■ Task brief: Among the entries that follow, the required portion opens with the line containing "Continue the FreeCAD" and closes with the line containing "return tube(name, path, PIPING_RADIUS, seed=seed)". Give that portion again exactly, and nothing else.

[Records with modeling code]
BEGIN

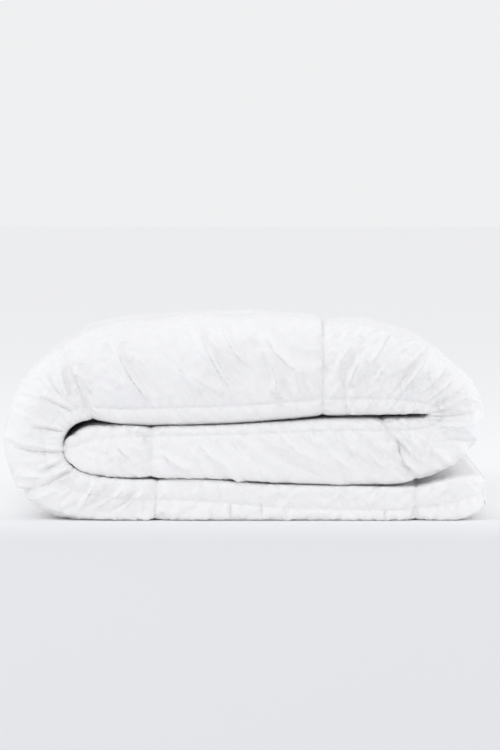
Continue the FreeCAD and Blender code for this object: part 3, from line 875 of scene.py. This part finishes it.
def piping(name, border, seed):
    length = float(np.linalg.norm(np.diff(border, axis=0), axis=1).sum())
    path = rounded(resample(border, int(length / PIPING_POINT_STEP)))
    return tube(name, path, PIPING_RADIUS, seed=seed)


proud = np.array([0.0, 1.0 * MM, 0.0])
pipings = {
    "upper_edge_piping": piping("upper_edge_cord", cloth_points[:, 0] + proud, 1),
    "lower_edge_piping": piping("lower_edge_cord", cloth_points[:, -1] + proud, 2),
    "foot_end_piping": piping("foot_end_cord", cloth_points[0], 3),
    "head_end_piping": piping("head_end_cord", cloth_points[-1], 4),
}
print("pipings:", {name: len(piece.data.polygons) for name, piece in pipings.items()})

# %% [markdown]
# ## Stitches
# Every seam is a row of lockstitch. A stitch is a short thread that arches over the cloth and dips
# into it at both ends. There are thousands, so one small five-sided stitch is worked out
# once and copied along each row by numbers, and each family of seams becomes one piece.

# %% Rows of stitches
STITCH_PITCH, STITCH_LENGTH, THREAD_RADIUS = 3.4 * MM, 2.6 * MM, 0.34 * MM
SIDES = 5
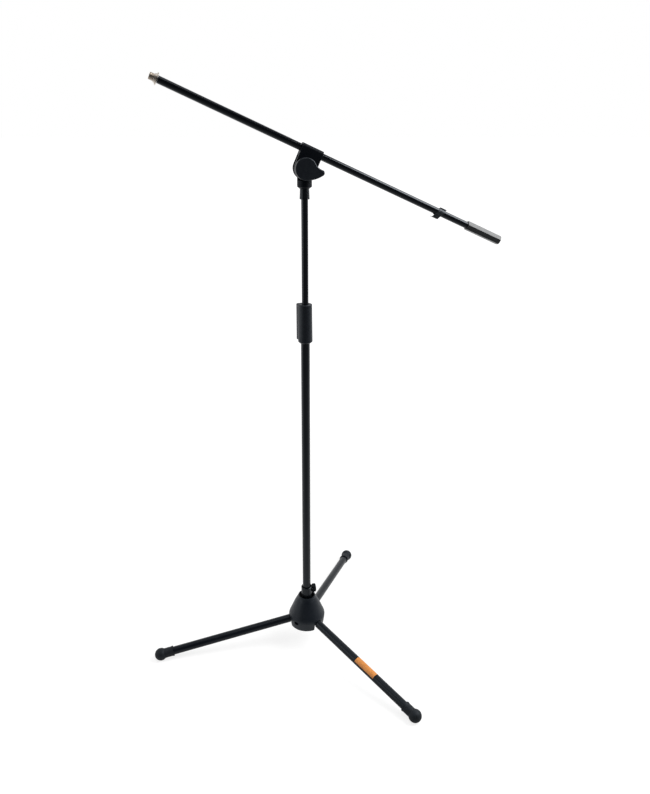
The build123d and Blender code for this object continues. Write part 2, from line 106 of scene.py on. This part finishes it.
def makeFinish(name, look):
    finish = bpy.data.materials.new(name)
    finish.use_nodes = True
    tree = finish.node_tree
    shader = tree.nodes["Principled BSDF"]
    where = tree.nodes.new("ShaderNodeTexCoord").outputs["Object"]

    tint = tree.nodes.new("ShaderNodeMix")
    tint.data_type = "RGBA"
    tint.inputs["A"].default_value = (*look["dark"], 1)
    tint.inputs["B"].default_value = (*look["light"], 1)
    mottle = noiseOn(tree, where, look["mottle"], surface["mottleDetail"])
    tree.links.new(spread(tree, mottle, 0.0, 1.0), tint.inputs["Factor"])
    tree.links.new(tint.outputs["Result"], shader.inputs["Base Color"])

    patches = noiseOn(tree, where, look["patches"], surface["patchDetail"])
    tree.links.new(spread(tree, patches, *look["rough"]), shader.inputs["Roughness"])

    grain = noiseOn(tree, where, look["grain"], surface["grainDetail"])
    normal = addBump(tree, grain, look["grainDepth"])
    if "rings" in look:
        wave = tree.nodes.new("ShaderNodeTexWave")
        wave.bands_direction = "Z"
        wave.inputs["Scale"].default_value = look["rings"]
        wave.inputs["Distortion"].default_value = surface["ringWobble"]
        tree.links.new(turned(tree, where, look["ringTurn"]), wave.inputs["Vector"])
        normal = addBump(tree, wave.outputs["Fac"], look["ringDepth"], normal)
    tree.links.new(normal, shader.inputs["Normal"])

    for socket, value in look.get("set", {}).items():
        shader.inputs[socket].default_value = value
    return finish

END
BEGIN

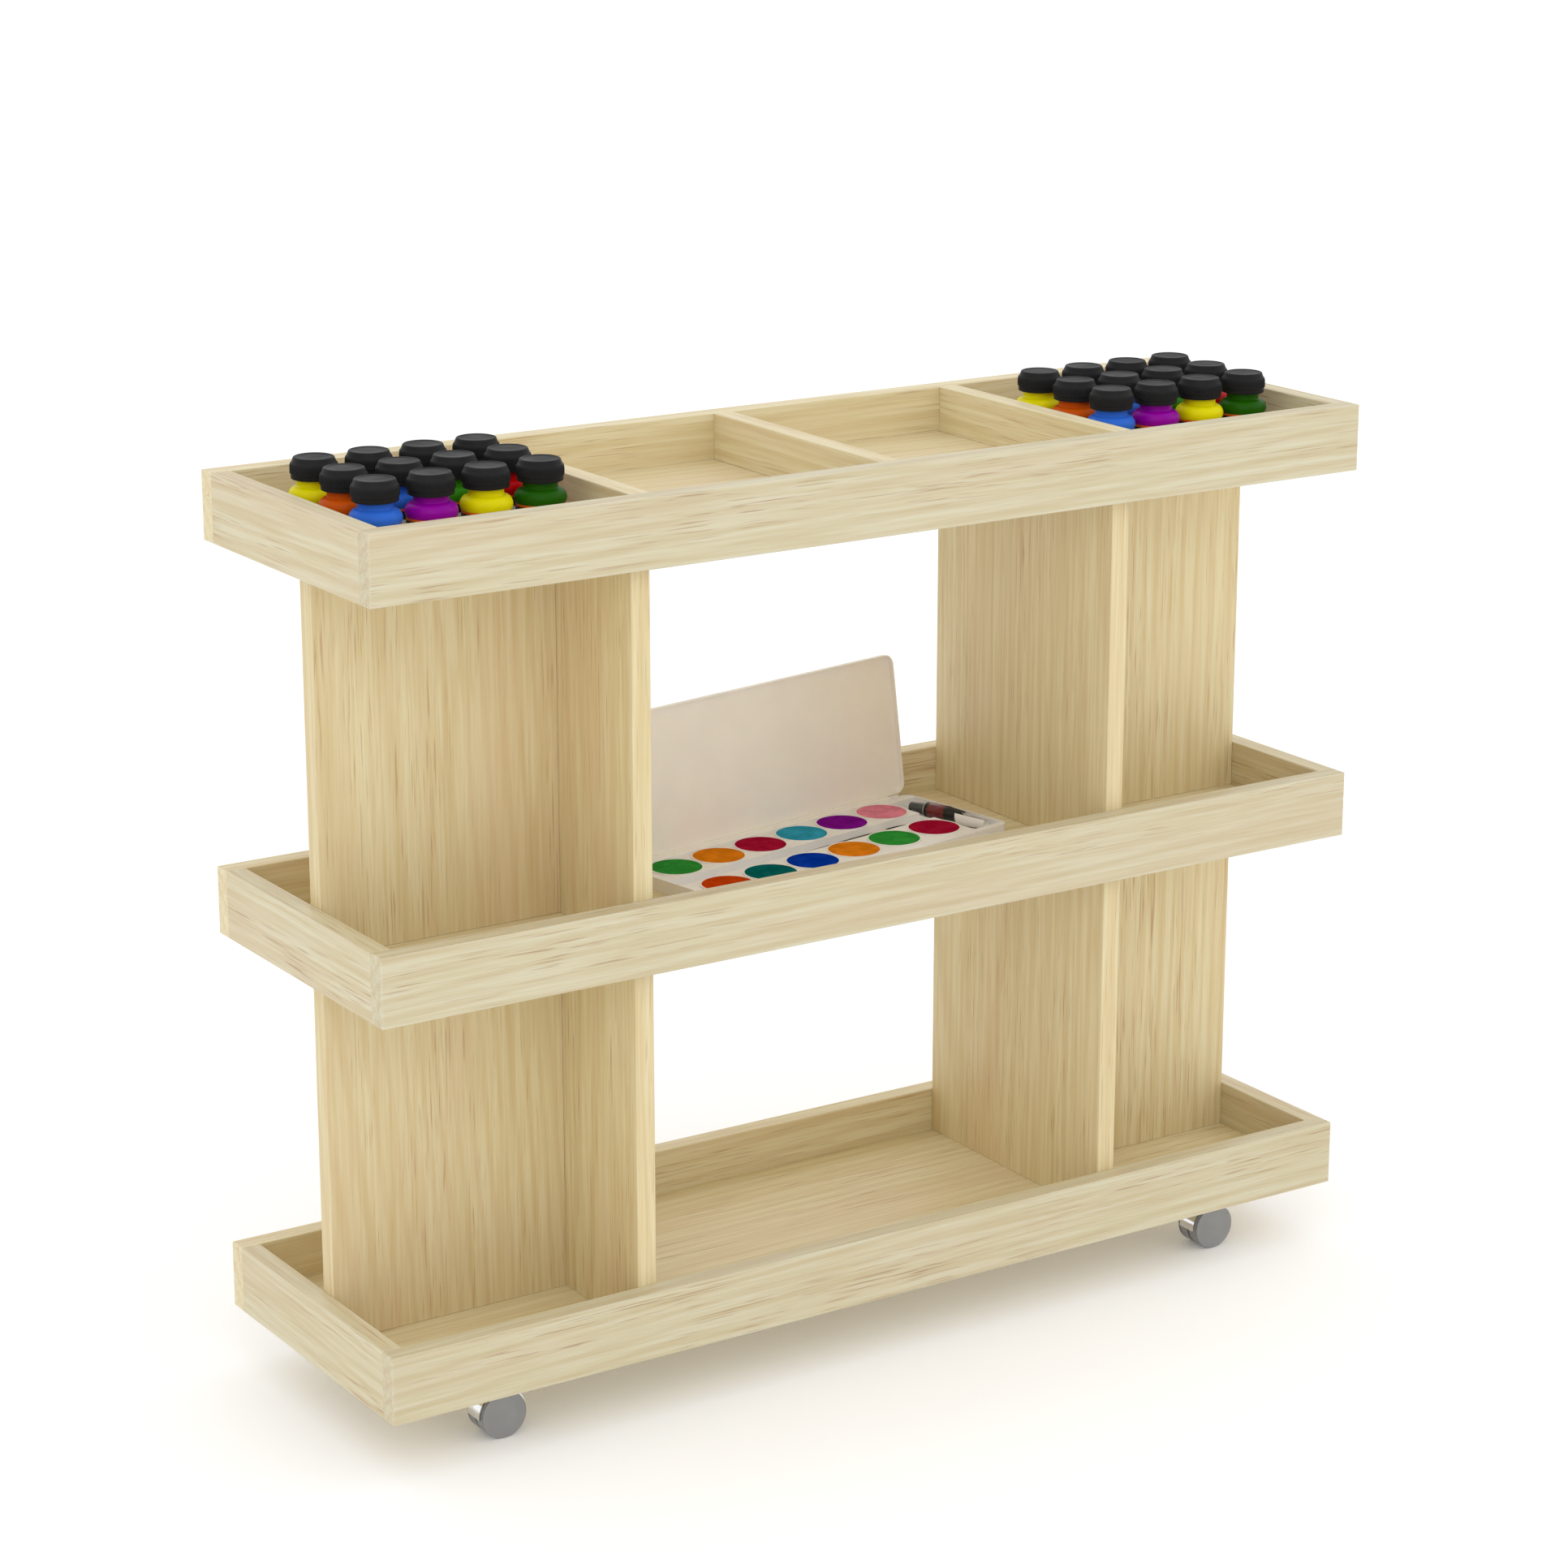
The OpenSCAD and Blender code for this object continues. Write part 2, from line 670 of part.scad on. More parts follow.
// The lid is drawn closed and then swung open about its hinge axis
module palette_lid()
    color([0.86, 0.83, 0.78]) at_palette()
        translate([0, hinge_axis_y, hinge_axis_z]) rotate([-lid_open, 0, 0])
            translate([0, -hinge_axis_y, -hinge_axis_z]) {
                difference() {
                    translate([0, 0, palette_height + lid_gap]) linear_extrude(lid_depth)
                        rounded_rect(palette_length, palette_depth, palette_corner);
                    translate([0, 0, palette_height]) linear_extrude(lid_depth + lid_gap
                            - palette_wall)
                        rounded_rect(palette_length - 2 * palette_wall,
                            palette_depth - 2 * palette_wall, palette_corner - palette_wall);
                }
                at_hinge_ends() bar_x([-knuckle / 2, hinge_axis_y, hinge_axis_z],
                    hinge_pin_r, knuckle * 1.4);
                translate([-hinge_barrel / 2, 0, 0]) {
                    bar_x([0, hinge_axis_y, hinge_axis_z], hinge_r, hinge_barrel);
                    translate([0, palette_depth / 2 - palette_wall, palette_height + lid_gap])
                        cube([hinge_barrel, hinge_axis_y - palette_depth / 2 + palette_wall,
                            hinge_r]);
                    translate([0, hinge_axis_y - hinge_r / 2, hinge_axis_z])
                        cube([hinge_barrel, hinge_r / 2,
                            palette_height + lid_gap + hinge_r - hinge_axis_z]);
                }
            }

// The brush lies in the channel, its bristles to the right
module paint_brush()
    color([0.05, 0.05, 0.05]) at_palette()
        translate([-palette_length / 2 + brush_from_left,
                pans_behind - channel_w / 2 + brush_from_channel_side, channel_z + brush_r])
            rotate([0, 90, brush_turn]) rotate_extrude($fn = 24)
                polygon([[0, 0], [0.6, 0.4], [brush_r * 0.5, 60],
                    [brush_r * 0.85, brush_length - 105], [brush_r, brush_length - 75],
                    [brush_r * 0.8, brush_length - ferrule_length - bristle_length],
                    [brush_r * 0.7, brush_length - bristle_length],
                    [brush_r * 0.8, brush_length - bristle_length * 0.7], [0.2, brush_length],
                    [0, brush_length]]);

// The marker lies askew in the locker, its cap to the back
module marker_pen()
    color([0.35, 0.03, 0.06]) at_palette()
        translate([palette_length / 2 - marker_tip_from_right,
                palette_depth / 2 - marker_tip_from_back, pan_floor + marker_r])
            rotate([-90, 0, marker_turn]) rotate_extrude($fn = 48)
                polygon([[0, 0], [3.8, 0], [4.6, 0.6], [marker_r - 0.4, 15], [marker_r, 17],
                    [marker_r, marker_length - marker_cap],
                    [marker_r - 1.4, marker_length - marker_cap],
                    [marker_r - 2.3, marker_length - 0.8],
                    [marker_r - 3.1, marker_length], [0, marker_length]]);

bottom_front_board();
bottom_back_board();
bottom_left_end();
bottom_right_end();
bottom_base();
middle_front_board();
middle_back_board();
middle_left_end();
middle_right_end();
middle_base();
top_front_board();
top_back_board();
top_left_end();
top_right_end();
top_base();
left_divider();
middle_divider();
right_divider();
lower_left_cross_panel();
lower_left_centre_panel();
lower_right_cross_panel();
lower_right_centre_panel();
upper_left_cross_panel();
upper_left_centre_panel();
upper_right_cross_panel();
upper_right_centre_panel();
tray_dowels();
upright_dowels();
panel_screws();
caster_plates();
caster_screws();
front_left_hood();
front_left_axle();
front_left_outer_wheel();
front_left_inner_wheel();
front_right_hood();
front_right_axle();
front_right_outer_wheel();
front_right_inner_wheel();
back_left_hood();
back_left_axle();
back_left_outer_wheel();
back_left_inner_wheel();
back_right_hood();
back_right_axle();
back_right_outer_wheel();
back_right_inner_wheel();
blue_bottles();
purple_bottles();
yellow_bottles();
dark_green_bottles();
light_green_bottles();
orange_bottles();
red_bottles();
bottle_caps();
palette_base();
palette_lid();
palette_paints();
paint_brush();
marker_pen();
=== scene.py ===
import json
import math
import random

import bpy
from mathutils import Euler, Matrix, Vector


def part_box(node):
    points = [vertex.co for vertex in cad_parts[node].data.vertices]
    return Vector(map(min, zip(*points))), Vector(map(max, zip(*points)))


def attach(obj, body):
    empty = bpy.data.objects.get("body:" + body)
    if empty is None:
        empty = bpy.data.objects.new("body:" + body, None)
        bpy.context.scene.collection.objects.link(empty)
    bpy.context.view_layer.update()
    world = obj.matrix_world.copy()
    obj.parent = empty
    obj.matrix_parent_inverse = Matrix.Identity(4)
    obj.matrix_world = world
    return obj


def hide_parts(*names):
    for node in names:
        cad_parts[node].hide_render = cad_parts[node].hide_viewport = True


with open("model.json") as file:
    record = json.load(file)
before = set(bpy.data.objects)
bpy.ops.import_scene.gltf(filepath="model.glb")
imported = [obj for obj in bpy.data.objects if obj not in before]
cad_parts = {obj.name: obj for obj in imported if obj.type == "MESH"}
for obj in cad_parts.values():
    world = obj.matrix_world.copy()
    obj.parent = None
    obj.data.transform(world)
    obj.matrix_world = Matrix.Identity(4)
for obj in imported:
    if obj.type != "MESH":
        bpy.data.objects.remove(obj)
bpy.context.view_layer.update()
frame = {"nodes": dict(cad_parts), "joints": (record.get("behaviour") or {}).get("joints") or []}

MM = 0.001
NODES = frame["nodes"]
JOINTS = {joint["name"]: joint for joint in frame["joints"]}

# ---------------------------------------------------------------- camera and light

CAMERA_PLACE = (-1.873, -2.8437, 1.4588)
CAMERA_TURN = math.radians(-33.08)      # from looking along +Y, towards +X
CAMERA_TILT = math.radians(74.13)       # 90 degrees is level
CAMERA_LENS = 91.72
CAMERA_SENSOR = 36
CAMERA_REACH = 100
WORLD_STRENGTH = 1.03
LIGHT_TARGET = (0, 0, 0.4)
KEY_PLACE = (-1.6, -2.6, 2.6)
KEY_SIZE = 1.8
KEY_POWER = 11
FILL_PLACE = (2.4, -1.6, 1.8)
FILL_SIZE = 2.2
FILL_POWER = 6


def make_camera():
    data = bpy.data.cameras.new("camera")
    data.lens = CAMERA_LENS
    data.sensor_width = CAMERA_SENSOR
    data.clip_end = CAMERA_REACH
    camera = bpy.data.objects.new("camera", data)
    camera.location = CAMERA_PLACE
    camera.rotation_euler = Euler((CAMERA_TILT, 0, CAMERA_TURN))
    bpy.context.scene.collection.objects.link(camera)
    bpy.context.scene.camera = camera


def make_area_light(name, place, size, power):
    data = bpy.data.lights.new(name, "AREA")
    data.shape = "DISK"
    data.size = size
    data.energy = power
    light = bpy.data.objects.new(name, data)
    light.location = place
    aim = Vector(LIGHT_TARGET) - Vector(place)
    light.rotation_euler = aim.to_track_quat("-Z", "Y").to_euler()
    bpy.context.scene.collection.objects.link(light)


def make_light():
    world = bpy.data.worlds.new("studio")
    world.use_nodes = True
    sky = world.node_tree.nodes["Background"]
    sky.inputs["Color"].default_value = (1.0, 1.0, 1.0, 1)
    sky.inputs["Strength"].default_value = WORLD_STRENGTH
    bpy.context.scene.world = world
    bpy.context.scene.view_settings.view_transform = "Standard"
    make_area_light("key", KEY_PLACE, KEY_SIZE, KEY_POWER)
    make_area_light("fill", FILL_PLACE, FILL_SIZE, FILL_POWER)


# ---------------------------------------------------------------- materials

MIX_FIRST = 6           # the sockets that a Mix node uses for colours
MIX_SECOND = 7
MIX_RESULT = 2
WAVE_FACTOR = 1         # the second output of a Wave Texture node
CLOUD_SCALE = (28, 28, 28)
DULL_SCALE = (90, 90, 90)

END

■ Worked solution:
Continue the FreeCAD and Blender code for this object: part 3, from line 875 of scene.py. This part finishes it.
def piping(name, border, seed):
    length = float(np.linalg.norm(np.diff(border, axis=0), axis=1).sum())
    path = rounded(resample(border, int(length / PIPING_POINT_STEP)))
    return tube(name, path, PIPING_RADIUS, seed=seed)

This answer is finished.